■ EXERCISE PROMPT: Collect all lines from the listing that include the string "axes".

■ RECORD EXTRACTS:

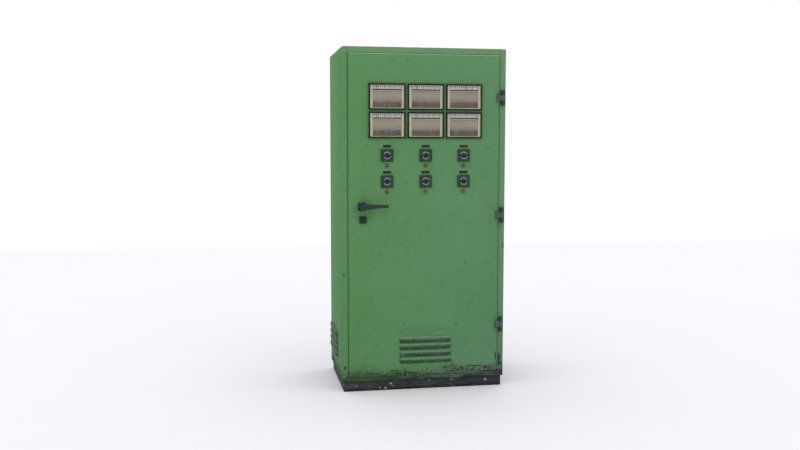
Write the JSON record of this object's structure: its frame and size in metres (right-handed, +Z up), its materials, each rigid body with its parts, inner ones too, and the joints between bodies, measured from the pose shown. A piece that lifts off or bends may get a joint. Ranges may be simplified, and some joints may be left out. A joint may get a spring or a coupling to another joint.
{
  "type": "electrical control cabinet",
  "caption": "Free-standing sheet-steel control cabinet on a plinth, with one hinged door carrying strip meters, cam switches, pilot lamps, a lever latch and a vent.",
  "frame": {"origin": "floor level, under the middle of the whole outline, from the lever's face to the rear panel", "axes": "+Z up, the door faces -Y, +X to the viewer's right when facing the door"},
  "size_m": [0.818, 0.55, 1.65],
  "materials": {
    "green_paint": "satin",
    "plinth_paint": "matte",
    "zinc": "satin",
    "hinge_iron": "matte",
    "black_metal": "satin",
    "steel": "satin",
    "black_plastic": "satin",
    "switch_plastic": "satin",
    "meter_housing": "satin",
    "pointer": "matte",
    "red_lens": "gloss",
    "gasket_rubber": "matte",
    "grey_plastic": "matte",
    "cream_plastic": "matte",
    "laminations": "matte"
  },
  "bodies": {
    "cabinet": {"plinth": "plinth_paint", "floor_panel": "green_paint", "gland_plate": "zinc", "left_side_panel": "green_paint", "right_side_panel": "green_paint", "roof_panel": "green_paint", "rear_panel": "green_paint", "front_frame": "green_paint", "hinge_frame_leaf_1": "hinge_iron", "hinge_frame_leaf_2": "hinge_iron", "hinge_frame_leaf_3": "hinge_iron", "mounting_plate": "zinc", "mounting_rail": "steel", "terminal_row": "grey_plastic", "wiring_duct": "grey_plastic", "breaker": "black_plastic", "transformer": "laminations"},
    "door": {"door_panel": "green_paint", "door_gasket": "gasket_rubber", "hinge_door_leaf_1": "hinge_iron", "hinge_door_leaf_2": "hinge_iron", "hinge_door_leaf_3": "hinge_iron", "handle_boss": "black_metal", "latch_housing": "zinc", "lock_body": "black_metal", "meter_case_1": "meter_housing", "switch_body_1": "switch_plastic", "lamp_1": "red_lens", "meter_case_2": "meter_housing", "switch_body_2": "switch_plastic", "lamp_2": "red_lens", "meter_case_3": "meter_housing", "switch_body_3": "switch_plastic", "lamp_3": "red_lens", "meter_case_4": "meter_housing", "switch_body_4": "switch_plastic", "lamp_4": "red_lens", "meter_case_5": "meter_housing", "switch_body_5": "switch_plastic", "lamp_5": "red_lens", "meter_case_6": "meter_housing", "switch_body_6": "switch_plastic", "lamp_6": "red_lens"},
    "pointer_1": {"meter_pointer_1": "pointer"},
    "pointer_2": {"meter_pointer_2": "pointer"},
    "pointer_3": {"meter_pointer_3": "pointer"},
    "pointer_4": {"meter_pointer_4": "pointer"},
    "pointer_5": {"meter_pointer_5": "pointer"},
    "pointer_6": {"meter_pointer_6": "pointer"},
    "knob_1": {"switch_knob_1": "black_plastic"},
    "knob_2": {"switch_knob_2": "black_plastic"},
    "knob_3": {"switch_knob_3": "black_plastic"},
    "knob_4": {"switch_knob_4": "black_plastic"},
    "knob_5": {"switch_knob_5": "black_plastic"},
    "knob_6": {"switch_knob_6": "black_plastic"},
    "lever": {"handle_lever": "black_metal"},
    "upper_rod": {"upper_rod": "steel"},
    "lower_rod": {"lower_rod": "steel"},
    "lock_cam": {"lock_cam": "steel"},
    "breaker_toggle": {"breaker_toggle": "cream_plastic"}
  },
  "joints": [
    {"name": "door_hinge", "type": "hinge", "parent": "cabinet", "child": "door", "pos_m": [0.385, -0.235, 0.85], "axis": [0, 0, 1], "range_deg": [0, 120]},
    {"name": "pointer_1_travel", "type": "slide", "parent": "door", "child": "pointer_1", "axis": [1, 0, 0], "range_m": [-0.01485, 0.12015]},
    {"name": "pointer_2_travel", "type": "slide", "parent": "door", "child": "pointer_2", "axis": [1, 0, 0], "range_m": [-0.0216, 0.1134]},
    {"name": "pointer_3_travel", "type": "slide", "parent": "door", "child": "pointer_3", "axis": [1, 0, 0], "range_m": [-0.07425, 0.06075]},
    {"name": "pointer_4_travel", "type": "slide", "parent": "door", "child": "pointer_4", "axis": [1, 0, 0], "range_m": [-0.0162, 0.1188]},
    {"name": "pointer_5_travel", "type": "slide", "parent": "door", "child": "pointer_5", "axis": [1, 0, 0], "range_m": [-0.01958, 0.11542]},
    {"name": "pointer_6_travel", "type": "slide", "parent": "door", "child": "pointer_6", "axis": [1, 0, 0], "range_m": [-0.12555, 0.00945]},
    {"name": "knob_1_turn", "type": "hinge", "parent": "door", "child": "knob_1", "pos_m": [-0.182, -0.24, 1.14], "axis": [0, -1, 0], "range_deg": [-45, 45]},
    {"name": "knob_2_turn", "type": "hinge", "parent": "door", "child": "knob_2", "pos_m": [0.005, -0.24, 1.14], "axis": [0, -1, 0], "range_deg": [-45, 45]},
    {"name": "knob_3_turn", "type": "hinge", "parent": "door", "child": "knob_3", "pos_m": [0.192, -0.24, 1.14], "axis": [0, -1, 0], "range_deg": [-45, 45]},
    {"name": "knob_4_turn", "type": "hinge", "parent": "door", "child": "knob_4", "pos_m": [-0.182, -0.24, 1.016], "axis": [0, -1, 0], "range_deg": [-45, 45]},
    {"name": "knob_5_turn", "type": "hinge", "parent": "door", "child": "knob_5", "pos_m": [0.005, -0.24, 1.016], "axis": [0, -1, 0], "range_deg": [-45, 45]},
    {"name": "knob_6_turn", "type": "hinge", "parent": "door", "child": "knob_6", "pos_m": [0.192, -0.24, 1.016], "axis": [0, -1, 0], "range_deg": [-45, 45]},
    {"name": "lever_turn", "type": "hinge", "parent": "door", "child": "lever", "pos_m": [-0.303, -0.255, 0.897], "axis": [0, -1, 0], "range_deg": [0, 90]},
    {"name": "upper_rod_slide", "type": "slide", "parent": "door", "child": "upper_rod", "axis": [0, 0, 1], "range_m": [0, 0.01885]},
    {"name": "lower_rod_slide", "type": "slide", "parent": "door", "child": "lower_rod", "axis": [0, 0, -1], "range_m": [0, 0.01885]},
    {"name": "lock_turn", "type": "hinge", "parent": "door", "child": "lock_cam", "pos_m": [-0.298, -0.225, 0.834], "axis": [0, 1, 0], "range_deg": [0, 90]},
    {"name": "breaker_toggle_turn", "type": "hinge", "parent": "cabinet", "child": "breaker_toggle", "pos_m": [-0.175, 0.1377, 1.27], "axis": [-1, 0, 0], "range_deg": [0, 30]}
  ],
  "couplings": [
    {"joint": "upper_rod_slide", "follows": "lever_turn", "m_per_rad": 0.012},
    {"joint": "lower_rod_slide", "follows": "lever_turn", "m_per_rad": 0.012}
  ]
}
--
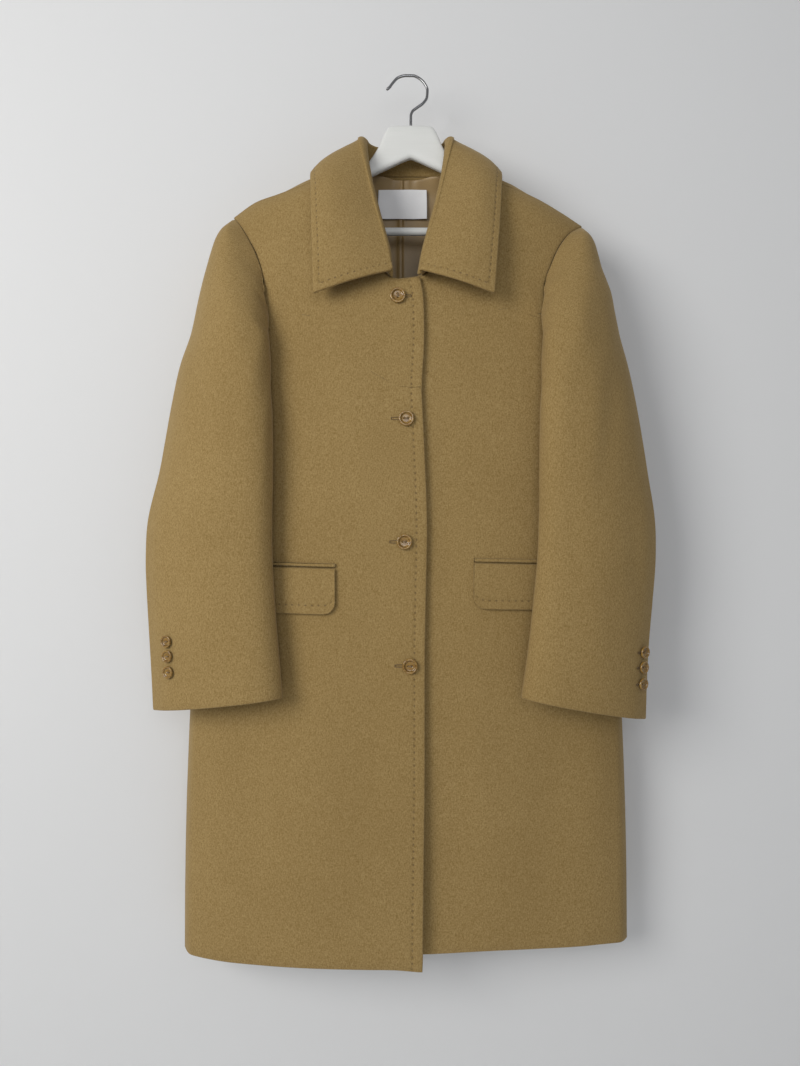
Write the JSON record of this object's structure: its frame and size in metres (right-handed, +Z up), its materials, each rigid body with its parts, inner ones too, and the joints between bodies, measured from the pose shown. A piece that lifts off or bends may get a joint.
...
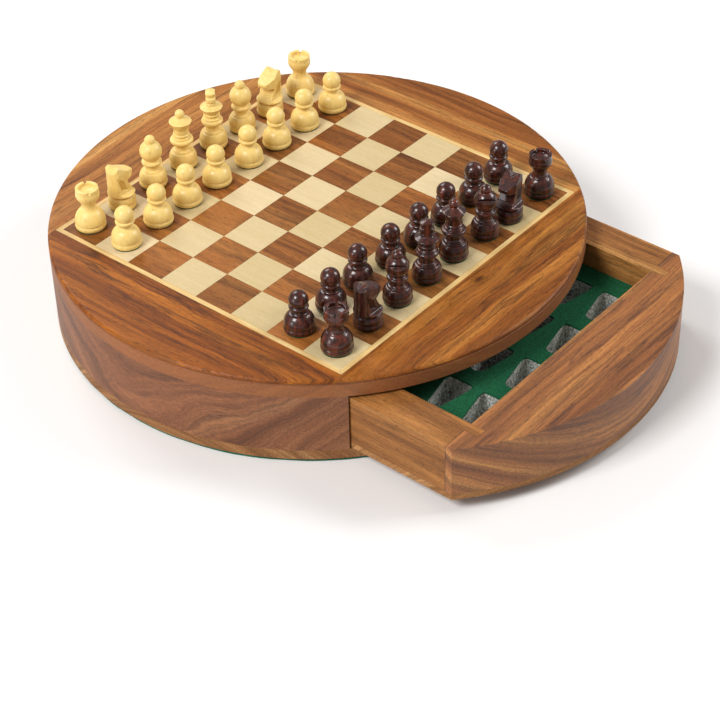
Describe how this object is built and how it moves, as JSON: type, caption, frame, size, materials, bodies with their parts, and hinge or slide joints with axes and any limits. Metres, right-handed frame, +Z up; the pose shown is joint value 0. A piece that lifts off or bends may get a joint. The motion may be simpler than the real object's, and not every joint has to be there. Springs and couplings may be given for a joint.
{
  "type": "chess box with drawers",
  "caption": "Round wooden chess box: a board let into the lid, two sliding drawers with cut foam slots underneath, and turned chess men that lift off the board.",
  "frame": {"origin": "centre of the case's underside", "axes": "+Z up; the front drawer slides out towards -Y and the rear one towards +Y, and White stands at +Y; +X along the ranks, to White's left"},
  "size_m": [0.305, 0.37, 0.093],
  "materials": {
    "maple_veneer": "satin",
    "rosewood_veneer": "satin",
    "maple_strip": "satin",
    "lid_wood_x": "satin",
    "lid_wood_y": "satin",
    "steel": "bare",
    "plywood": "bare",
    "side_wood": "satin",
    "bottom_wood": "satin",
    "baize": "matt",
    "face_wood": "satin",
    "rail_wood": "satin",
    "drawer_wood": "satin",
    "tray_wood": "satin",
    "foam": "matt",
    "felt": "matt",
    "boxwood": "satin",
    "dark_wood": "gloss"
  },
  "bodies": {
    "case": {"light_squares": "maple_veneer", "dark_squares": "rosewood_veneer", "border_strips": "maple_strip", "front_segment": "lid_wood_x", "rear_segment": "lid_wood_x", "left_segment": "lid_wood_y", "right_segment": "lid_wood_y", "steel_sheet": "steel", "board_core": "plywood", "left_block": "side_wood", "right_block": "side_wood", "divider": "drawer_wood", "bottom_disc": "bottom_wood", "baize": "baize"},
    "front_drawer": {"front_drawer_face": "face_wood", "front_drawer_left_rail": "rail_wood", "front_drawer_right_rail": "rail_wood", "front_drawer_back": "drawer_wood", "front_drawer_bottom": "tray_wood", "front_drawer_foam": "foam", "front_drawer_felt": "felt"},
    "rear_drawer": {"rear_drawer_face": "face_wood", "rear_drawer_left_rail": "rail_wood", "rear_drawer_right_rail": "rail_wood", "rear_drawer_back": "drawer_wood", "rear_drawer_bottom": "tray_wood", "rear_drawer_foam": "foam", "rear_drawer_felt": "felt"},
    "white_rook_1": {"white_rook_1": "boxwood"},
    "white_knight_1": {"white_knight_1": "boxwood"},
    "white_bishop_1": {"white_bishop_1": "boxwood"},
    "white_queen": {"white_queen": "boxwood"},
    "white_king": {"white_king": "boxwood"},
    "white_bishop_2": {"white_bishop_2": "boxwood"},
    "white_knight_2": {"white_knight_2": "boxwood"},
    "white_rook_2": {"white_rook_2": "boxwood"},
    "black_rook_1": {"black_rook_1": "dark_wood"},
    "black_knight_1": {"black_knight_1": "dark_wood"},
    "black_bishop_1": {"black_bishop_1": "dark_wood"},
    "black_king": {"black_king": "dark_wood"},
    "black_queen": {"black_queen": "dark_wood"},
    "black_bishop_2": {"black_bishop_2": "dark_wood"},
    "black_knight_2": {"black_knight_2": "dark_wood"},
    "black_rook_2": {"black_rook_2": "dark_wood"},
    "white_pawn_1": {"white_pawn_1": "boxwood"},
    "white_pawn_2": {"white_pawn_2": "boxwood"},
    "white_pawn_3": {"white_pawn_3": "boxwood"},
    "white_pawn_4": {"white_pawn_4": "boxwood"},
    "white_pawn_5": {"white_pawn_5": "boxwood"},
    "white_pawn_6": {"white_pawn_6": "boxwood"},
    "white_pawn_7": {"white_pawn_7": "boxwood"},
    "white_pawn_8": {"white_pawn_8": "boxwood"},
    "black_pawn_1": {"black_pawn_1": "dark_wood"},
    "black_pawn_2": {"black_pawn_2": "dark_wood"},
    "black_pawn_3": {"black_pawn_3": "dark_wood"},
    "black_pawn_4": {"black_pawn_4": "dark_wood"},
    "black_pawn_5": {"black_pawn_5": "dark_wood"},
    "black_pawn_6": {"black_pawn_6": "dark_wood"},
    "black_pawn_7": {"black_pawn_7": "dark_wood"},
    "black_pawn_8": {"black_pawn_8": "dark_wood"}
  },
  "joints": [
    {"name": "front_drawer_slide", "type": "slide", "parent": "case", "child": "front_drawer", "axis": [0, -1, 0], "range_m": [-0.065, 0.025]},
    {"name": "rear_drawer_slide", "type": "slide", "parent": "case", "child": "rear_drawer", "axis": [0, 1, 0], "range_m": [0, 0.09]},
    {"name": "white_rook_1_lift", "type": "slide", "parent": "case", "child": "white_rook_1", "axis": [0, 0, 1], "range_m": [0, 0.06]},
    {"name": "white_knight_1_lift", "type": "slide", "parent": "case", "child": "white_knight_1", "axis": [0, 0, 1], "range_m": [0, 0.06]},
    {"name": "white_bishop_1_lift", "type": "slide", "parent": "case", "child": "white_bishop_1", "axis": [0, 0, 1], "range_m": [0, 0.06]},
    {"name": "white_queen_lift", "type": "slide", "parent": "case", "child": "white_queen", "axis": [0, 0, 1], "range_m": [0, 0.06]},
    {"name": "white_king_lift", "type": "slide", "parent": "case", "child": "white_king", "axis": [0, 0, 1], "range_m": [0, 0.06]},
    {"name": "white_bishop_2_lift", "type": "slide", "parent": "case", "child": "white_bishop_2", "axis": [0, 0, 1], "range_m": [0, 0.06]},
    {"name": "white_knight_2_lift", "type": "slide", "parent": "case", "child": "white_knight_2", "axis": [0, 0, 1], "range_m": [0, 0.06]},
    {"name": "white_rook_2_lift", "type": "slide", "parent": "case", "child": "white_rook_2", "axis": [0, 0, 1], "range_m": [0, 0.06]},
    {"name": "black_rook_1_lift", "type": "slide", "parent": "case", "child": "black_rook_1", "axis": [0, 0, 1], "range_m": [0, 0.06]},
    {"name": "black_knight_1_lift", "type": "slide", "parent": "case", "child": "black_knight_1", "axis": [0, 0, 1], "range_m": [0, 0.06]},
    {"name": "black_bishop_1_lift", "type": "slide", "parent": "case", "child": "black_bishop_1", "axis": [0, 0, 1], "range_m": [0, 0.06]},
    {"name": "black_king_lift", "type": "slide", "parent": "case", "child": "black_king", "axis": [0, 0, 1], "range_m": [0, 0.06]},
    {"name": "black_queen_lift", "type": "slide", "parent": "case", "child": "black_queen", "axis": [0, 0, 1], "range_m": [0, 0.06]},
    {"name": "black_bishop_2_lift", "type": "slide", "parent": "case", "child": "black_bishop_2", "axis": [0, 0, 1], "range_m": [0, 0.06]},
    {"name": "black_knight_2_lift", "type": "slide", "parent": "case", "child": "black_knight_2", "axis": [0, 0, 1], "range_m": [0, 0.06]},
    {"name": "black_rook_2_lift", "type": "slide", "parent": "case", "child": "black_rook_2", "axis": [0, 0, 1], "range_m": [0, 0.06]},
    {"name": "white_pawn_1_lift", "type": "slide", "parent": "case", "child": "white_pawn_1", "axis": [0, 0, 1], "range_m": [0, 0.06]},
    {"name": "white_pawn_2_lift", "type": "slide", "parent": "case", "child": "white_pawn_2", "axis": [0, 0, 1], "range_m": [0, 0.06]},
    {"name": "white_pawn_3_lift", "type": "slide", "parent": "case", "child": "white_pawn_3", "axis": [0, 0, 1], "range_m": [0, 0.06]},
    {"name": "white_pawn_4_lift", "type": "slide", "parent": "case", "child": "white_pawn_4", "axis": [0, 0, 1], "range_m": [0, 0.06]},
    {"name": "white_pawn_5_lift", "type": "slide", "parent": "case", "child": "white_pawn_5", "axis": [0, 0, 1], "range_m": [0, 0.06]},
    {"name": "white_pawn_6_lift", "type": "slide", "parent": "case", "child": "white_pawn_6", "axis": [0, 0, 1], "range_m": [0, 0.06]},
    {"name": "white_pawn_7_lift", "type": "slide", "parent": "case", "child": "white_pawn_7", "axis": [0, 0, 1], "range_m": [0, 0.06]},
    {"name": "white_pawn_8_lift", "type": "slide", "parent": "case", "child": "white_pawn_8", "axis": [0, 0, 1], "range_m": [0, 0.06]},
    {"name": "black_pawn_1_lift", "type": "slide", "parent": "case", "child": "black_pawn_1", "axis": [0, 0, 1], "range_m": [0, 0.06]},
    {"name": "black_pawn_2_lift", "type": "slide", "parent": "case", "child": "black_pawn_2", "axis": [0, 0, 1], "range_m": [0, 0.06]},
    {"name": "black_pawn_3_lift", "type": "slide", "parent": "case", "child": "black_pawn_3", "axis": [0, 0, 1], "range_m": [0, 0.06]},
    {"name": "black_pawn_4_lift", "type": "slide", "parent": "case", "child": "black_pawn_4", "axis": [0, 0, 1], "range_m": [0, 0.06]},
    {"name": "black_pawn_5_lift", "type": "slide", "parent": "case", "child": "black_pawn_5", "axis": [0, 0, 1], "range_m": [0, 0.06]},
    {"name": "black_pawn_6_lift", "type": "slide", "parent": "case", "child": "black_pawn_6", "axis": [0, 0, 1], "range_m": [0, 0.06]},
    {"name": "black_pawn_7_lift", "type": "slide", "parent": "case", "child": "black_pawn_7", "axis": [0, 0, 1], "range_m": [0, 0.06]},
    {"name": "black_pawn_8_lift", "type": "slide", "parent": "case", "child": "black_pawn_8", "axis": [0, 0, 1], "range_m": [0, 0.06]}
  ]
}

■ SOLVED EXERCISE:
  "frame": {"origin": "floor level, under the middle of the whole outline, from the lever's face to the rear panel", "axes": "+Z up, the door faces -Y, +X to the viewer's right when facing the door"},
Describe how this object is built and how it moves, as JSON: type, caption, frame, size, materials, bodies with their parts, and hinge or slide joints with axes and any limits. Metres, right-handed frame, +Z up; the pose shown is joint value 0. A piece that lifts off or bends may get a joint. The motion may be simpler than the real object's, and not every joint has to be there. Springs and couplings may be given for a joint.
  "frame": {"origin": "centre of the case's underside", "axes": "+Z up; the front drawer slides out towards -Y and the rear one towards +Y, and White stands at +Y; +X along the ranks, to White's left"},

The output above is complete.